As would be expected, Emerson rejected orthodox Christianity and aimed his special hatred at the Puritans and the historic Christian churches. Looking at the state of faith in the New Republic, Emerson saw the influence of the churches in decline. “I think no man can go with his thoughts about him, into one of our churches, without feeling, that what hold the public worship had on men is gone, or going. It has lost its grasp on the affection of the good, and the fear of the bad. In the country, neighborhoods, half parishes are signing off–to use the local term. It is already beginning to indicate character and religion to withdraw from the religious meetings.”
Orthodox Christianity has led to “a decaying church and a wasting unbelief.” The church must be rejected in order that the soul may be liberated. Emerson pointed within for the hope of salvation: “In the Soul, then, let the redemption be sought. Wherever a man comes, there comes revolution. The old is for slaves. When a man comes, all books are legible, all things transparent, all religions are forms. He is religious. Man is the wonderworker. He has seen amid miracles. All men bless and curse. He saith yea and nay, only. The stationariness of religion; the assumption that the age of inspiration is past, that the Bible is closed; the fear of degrading the character of Jesus by representing Him as a man; indicate with sufficient clearness the falsehood of our theology.”
Emerson demanded that these “newborn bards of the Holy Ghost” take the bandages of doctrine off of their eyes and “live with the privilege of the immeasurable mind.” All too many preachers have followed his advice.
According to Emerson’s bold vision, Americans should simply trust themselves, look within, and gain their confidence in the originality of their thinking. They must put behind themselves the “soul-destroying slavery to habit,” and all concern for consistency and conformity. As Emerson advised, the thinker need not be concerned that his own thought be connected even with his own memory. Memory is a “corpse” that violates self-trust. According to Emerson’s thought, the individual is not only free to create himself anew in his generation, but to create himself anew each day.
Harold Bloom is no doubt correct in identifying Ralph Waldo Emerson as “the dominant sage of the American imagination.” No other philosopher or writer has left such an indelible mark on the American mind. No writer or philosopher rivals Emerson in terms of influence and lasting impact.
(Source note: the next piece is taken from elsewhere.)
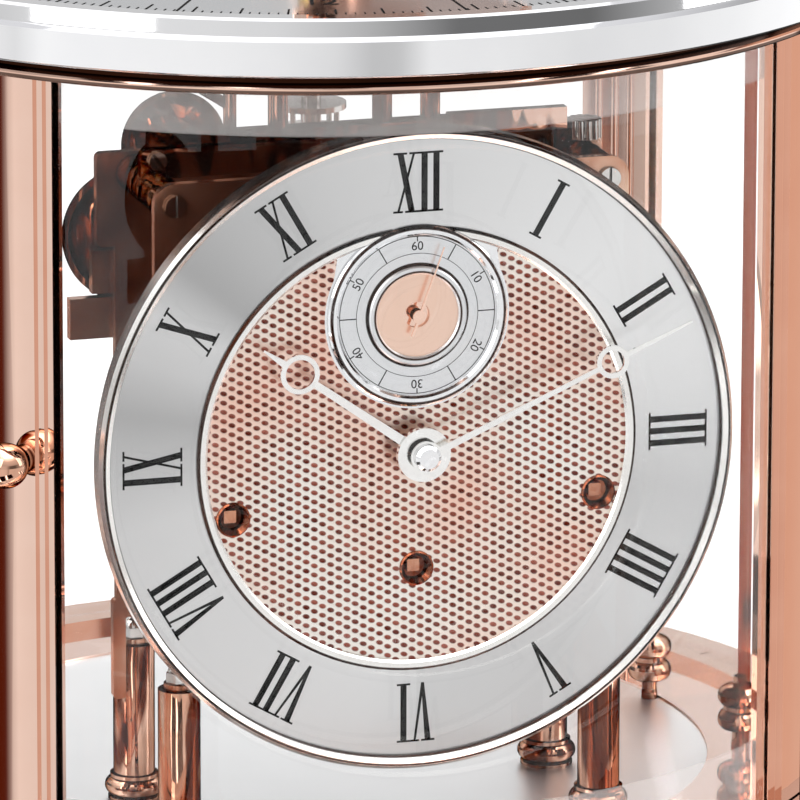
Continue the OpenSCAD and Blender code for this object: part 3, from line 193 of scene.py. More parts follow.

Emerson’s influence is seen in the enduring cast of the American mind against all authority. This is evident in the abdication of truth and tradition at the heart of modern secular philosophy and liberal theology. Nevertheless, Emerson’s greatest influence may be detected in the shape of the worldview shared by the vast majority of Americans–a worldview based, knowingly or not, on Emerson’s notion of self-reliance and the authority of the self. His influence can be traced even to the anti-theological tendency of American evangelicalism and the “do-it-yourself religion” of popular culture.
Furthermore, Emerson and his intellectual peers sought to replace the doctrine of Original Sin with the concept of humanity reborn in every individual. The only constraints upon the goodness and emergence of this individual would be the constraints placed upon him and accepted by him from without. This view of humanity–not the biblical doctrine–would become the dominant view in modern America.
Emerson demanded to stand alone, rest on his own two feet, and look only to the god within. In this sense, Harold Bloom is undoubtedly correct that the “unofficial religion” of America is far more Emersonian than Christian. Two hundred years after Emerson’s birth, America has become a nation of Emersonians.